__WHAT YOU NEED TO DO__: Look through the material and copy each line holding "rigid".

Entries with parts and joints
-=-=-

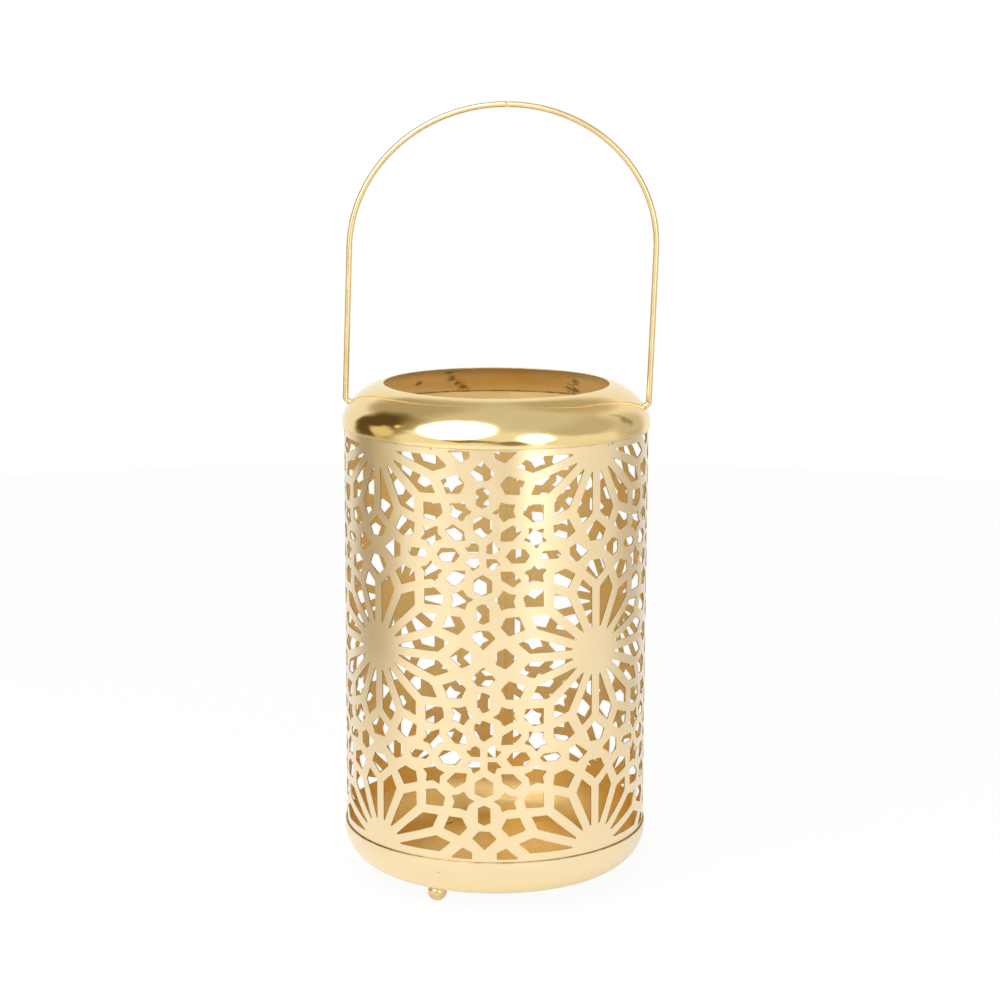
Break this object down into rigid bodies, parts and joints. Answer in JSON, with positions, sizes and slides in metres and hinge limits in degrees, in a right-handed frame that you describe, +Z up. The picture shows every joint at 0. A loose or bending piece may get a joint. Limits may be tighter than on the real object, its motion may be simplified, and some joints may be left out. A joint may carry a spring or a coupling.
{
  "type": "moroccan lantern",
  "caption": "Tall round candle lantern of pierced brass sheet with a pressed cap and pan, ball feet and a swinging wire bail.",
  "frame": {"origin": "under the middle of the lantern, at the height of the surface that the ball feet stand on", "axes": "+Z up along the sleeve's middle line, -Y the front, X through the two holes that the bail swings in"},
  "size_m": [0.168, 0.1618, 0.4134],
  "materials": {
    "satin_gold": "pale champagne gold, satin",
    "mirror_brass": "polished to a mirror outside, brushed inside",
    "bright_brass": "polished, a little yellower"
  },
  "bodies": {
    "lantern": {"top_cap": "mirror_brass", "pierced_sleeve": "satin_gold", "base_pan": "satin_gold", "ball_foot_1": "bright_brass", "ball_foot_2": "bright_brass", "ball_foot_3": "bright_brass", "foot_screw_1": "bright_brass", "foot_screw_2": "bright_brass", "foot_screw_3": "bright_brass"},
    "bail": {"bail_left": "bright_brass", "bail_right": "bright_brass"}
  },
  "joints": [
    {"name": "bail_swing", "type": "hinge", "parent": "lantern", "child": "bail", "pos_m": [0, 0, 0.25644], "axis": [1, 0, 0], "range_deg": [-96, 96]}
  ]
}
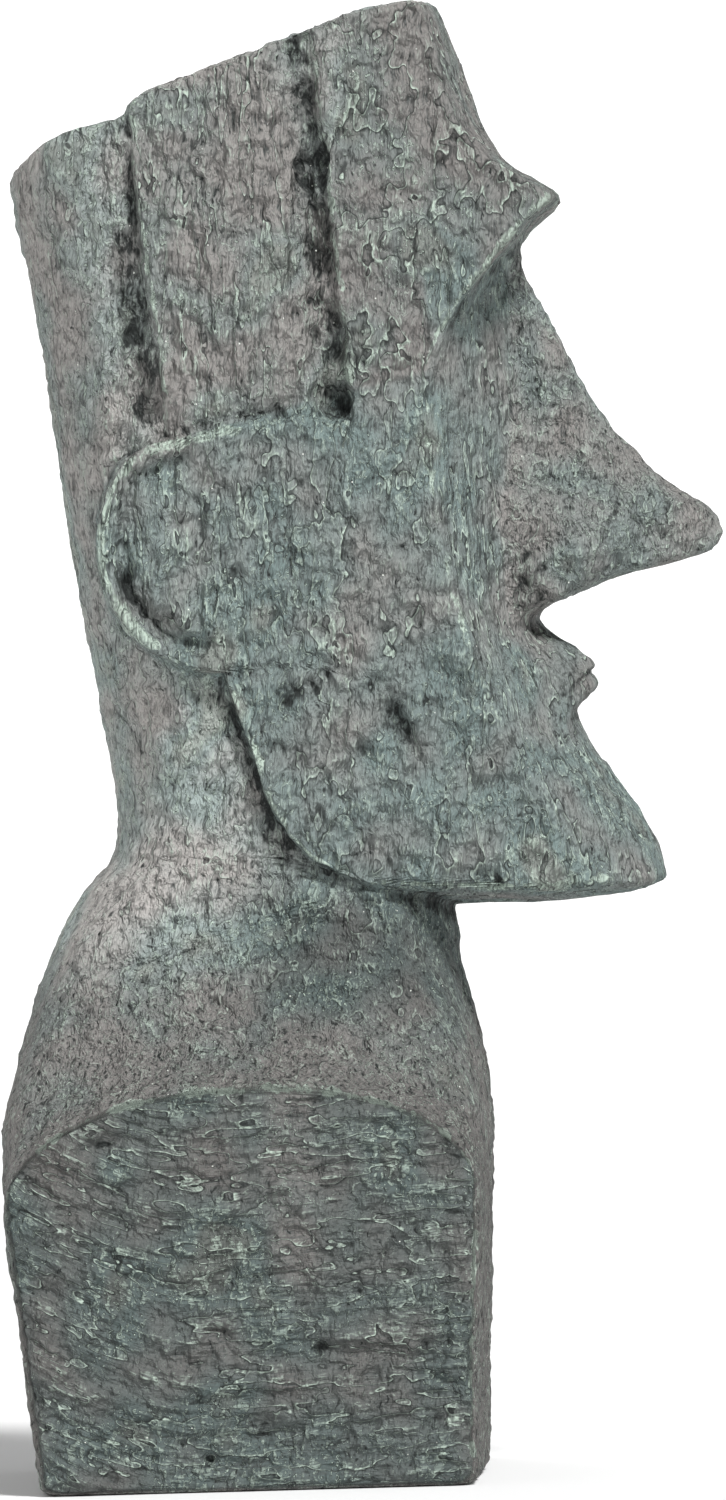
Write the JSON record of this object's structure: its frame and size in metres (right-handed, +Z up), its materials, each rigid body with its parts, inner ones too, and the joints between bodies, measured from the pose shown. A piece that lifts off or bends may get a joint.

-=-=-

__EXERCISE RESULT__:
Break this object down into rigid bodies, parts and joints. Answer in JSON, with positions, sizes and slides in metres and hinge limits in degrees, in a right-handed frame that you describe, +Z up. The picture shows every joint at 0. A loose or bending piece may get a joint. Limits may be tighter than on the real object, its motion may be simplified, and some joints may be left out. A joint may carry a spring or a coupling.
Write the JSON record of this object's structure: its frame and size in metres (right-handed, +Z up), its materials, each rigid body with its parts, inner ones too, and the joints between bodies, measured from the pose shown. A piece that lifts off or bends may get a joint.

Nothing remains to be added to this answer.